Since you somehow want to use the fact that |x-1| < $\delta$, you should be trying to divide this polynomial by x-1.
Then you'll have |x3-5x+4| = |x-1| |P(x) | < $\delta$ |P(x)|, where P(x) is some other polynomial of order 2, which you could also bound...

Try that. :)
 I'm sorry but I still do not understand. Couldn't we just solve for epsilon then replace it for delta? Thanks

 Quote by CrossFit415 Whoops I meant 0.2 Yea I'm trying to find delta.
 Quote by CrossFit415 I'm sorry but I still do not understand. Couldn't we just solve for epsilon then replace it for delta? Thanks
I don't exactly understand what you mean.
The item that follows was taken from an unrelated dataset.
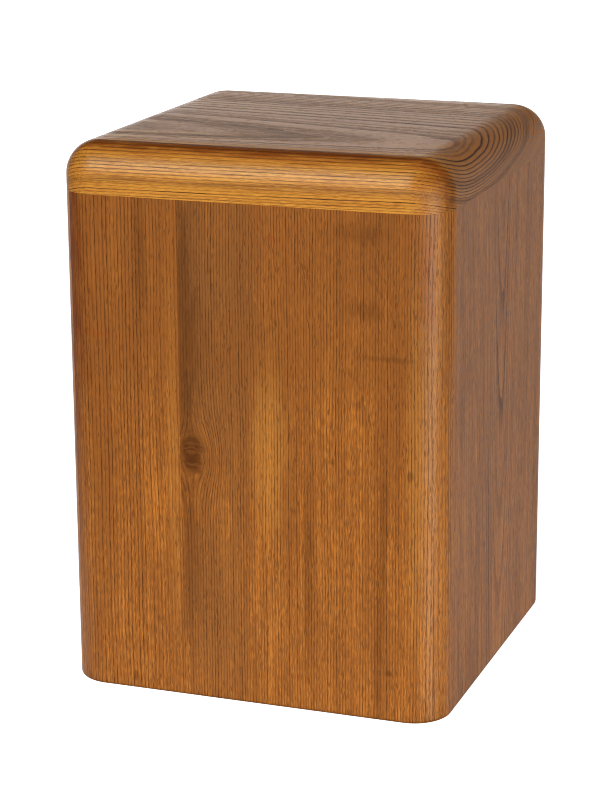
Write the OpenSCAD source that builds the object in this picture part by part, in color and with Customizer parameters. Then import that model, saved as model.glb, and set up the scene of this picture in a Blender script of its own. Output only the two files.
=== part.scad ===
// A small cremation urn in solid wood: a closed box with a thick, rounded top
// board, four walls mitred at the corners and a base panel held by four screws.
// It is filled from below and stands on the rims of its walls.
// Millimetres, +Z up, origin at the middle of the underside, front towards -Y.

/* [Overall] */
// Width across the front
urn_w = 164; // [120:1:240]
// Depth from front to back
urn_d = 167; // [120:1:240]
// Height from the underside to the top face
urn_h = 230; // [120:1:320]

/* [Boards] */
// Thickness of the top board
top_t = 20; // [15:0.5:30]
// Thickness of the four wall boards
wall_t = 19; // [17:0.5:25]
// Width of the narrow board at the left of the front wall
narrow_w = 53; // [30:0.5:54]

/* [Rounded edges] */
// Radius of the four upright corners
corner_r = 16; // [15:0.5:24]
// Radius of the round-over along the edge of the top board
top_edge_r = 14; // [4:0.5:14.5]
// Radius that softens the outer edge of the bottom rims
foot_edge_r = 1.5; // [0.5:0.25:3]

/* [Base panel] */
// Thickness of the base panel
panel_t = 12; // [8:0.5:16]
// How far the panel's underside lies above the bottom rims
panel_recess = 1; // [0.5:0.25:3]
// Thickness of the wall's rim beside the panel
rim_t = 9; // [8:0.5:10]
// Gap between the panel's edge and the rim
panel_gap = 0.3; // [0.1:0.05:0.8]

/* [Screws] */
// Diameter of the shank
screw_d = 3; // [2.5:0.1:4]
// Diameter of the countersunk head
head_d = 6; // [5:0.1:6.4]
// Thickness of the head's straight edge above its cone
head_edge = 0.3; // [0.2:0.1:0.6]
// Length from the head's face to the point
screw_len = 25; // [18:0.5:35]
// Length of the tapered point
point_len = 4; // [2:0.5:6]
// How far the head's face lies inside the panel
head_sink = 0.4; // [0.1:0.1:1]
// Length of each arm-to-arm slot in the head's cross recess
cross_l = 3.4; // [2:0.1:4]
// Width of those slots
cross_w = 0.9; // [0.5:0.1:1.2]
// Depth of those slots
cross_depth = 1.2; // [0.6:0.1:1.4]
// Gap round the head and the shank
screw_gap = 0.1; // [0.05:0.05:0.3]

/* [Hidden] */

$fn = 64;

// Height of the walls, which the top board sits on
wall_h = urn_h - top_t;
// Least straight stretch left beside a round-over
min_land = 1;
// The round-over in use, which stays inside the board and the upright corner
top_r = min(top_edge_r, top_t - min_land, corner_r - min_land);
// Height of the rebate that takes the panel
rebate_h = panel_recess + panel_t;
// Overall sizes of the rebate
rebate_w = urn_w - 2 * rim_t;
rebate_d = urn_d - 2 * rim_t;
// Distance of a screw from the outer face: the middle of the rebate's shoulder
screw_in = (rim_t + wall_t) / 2;
// Height of the screw heads' faces
head_z = panel_recess + head_sink;
// Where the glue line of the front wall lies, from the middle
glue_x = narrow_w - urn_w / 2;
// How far a cutter runs past the wood that it cuts
cut = 5;

// ---- Rounded blocks ----

// A strip with its outer bottom corner rounded
module rounded_strip(reach, r) {
    square([reach - r, r]);
    translate([reach - r, r])
        intersection() {
            circle(r = r);
            translate([0, -r]) square([r, r]);
        }
}

// Half of a block's upright section, from its middle out to its face
module half_section(reach, tall, foot_r, crown_r) {
    translate([0, foot_r]) square([reach, tall - foot_r - crown_r]);
    if (foot_r > 0)
        rounded_strip(reach, foot_r);
    if (crown_r > 0)
        translate([0, tall]) mirror([0, 1]) rounded_strip(reach, crown_r);
}

// A slab of that section, from face to face
module slab(across, long, tall, foot_r, crown_r) {
    rotate([90, 0, 0])
        linear_extrude(height = long, center = true)
            for (side = [0, 1])
                mirror([side, 0]) half_section(across / 2, tall, foot_r, crown_r);
}

// A block over the whole plan: two crossed slabs, and a turned quarter in each corner
module rounded_block(tall, foot_r, crown_r) {
    slab(urn_w, urn_d - 2 * corner_r, tall, foot_r, crown_r);
    rotate([0, 0, 90]) slab(urn_d, urn_w - 2 * corner_r, tall, foot_r, crown_r);
    for (c = [[1, 1, 0], [-1, 1, 90], [-1, -1, 180], [1, -1, 270]])
        translate([c[0] * (urn_w / 2 - corner_r), c[1] * (urn_d / 2 - corner_r), 0])
            rotate([0, 0, c[2]])
                rotate_extrude(angle = 90) half_section(corner_r, tall, foot_r, crown_r);
}

// ---- Screws ----

// A countersunk screw standing on its head, grown all round by gap
module screw_form(gap, below) {
    head_r = head_d / 2;
    shank_r = screw_d / 2;
    cone_end = head_edge + head_r - shank_r;
    rotate_extrude()
        polygon([
            [0, -below],
            [head_r + gap, -below],
            [head_r + gap, head_edge],
            [shank_r + gap, cone_end],
            [shank_r + gap, screw_len - point_len],
            [0, screw_len + gap]
        ]);
}

// Puts its children at the screw of one side: 0 front, 1 right, 2 back, 3 left
module at_screw(side) {
    reach = (side % 2 == 0 ? urn_d : urn_w) / 2 - screw_in;
    rotate([0, 0, 90 * side]) translate([0, -reach, head_z]) children();
}

module screw(side) {
    color("goldenrod")
        at_screw(side)
            difference() {
                screw_form(0, 0);
                for (turn = [0, 90])
                    rotate([0, 0, turn])
                        translate([-cross_l / 2, -cross_w / 2, -cut])
                            cube([cross_l, cross_w, cut + cross_depth]);
            }
}

// ---- Boards ----

module top_board() {
    color("#7c4a33") translate([0, 0, wall_h]) rounded_block(top_t, 0, top_r);
}

// The space of one wall: a prism that ends in a mitre at both corners
module mitred_prism(side) {
    along = (side % 2 == 0 ? urn_w : urn_d) / 2;
    reach = (side % 2 == 0 ? urn_d : urn_w) / 2;
    rotate([0, 0, 90 * side])
        linear_extrude(height = wall_h)
            polygon([
                [-along, -reach],
                [along, -reach],
                [along - wall_t, wall_t - reach],
                [wall_t - along, wall_t - reach]
            ]);
}

// One wall, rebated below for the panel and drilled for its screw
module wall(side) {
    difference() {
        intersection() {
            rounded_block(wall_h, foot_edge_r, 0);
            mitred_prism(side);
        }
        translate([-rebate_w / 2, -rebate_d / 2, -cut]) cube([rebate_w, rebate_d, cut + rebate_h]);
        at_screw(side) screw_form(screw_gap, cut);
    }
}

// The part of the front wall between two distances from the middle
module front_wall_between(from_x, to_x) {
    intersection() {
        wall(0);
        translate([from_x, -urn_d, -cut]) cube([to_x - from_x, 2 * urn_d, wall_h + 2 * cut]);
    }
}

module front_wall_wide_board() {
    color("#9c5a22") front_wall_between(glue_x, urn_w);
}

module front_wall_narrow_board() {
    color("#a8632a") front_wall_between(-urn_w, glue_x);
}

module right_wall() {
    color("#83492a") wall(1);
}

module back_wall() {
    color("#94551f") wall(2);
}

module left_wall() {
    color("#8a4d24") wall(3);
}

module base_panel() {
    w = rebate_w - 2 * panel_gap;
    d = rebate_d - 2 * panel_gap;
    color("#a06a3a")
        difference() {
            translate([-w / 2, -d / 2, panel_recess]) cube([w, d, panel_t]);
            for (side = [0 : 3])
                at_screw(side) screw_form(screw_gap, cut);
        }
}

top_board();
front_wall_wide_board();
front_wall_narrow_board();
right_wall();
back_wall();
left_wall();
base_panel();
screw(0);  // front_screw
screw(1);  // right_screw
screw(2);  // back_screw
screw(3);  // left_screw
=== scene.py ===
# %% [markdown]
# # A stained hardwood urn
#
# This lesson dresses a small cremation urn: a closed wooden box with a thick,
# rounded top board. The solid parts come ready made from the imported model, at
# their real size. What is left for Blender is what the eye reads first: the
# grain of each board, the stain in its pores, the lacquer over it, and the light.
#
# Everything is in metres, +Z is up and the front of the urn faces -Y.

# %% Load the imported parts
import math

import bpy
from mathutils import Matrix, Vector


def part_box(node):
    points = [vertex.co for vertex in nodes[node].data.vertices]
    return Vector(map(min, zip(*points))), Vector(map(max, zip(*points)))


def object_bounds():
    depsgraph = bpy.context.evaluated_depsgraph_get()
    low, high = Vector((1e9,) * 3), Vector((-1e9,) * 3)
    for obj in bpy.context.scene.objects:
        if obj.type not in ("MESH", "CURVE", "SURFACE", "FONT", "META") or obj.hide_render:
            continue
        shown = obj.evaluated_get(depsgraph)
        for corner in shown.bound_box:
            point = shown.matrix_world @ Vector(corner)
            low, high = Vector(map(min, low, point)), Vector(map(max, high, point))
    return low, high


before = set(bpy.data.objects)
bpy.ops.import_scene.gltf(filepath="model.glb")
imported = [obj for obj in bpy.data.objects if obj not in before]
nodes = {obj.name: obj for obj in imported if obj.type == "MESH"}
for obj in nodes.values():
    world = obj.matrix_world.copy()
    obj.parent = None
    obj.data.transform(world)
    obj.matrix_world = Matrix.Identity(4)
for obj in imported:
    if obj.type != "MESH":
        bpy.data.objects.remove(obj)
cad_low, cad_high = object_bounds()
centre = (cad_low + cad_high) / 2
height = cad_high.z - cad_low.z
print(f"{len(nodes)} parts, {height * 1000:.0f} mm tall")

# %% [markdown]
# ## The camera
#
# The urn is looked at from a little to its right and a little above, from about
# a metre away with a long lens, which keeps its upright edges almost parallel.
# The camera is set by where it stands on a sphere round the urn. A mathutils
# matrix made of its own three axes is the plainest way to aim it exactly.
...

You wrote |x^3-5x+6-2|<0.2
Defining f(x)= x3 - 5x + 6
But it's not that you need to solve an inequality. What you need to do, formally, is to find a $\delta$, so that for every x that holds |x-1| < $\delta$,
|f(x) - 2|| < 0.2.

So, like I said, you have to somehow use the fact that |x-1| < $\delta$.
You start off by writing |x3 - 5x + 6 - 2|, and you start looking for ways to somehow express it with, apart from other things, $\delta$. You are looking to see how small this $\delta$ needs to be, so that |x3 - 5x + 6 - 2| is small enough.

You start off in the way I wrote. Otherwise - I don't understand your question.
 Well it asks me use the graph to find a number Delta. If |x-1| < d then |(x^3-5x+6)-2|<0.2 Then it tells me find Delta that corresponds to epsilon =0.2 Oh ok, Im starting to see it.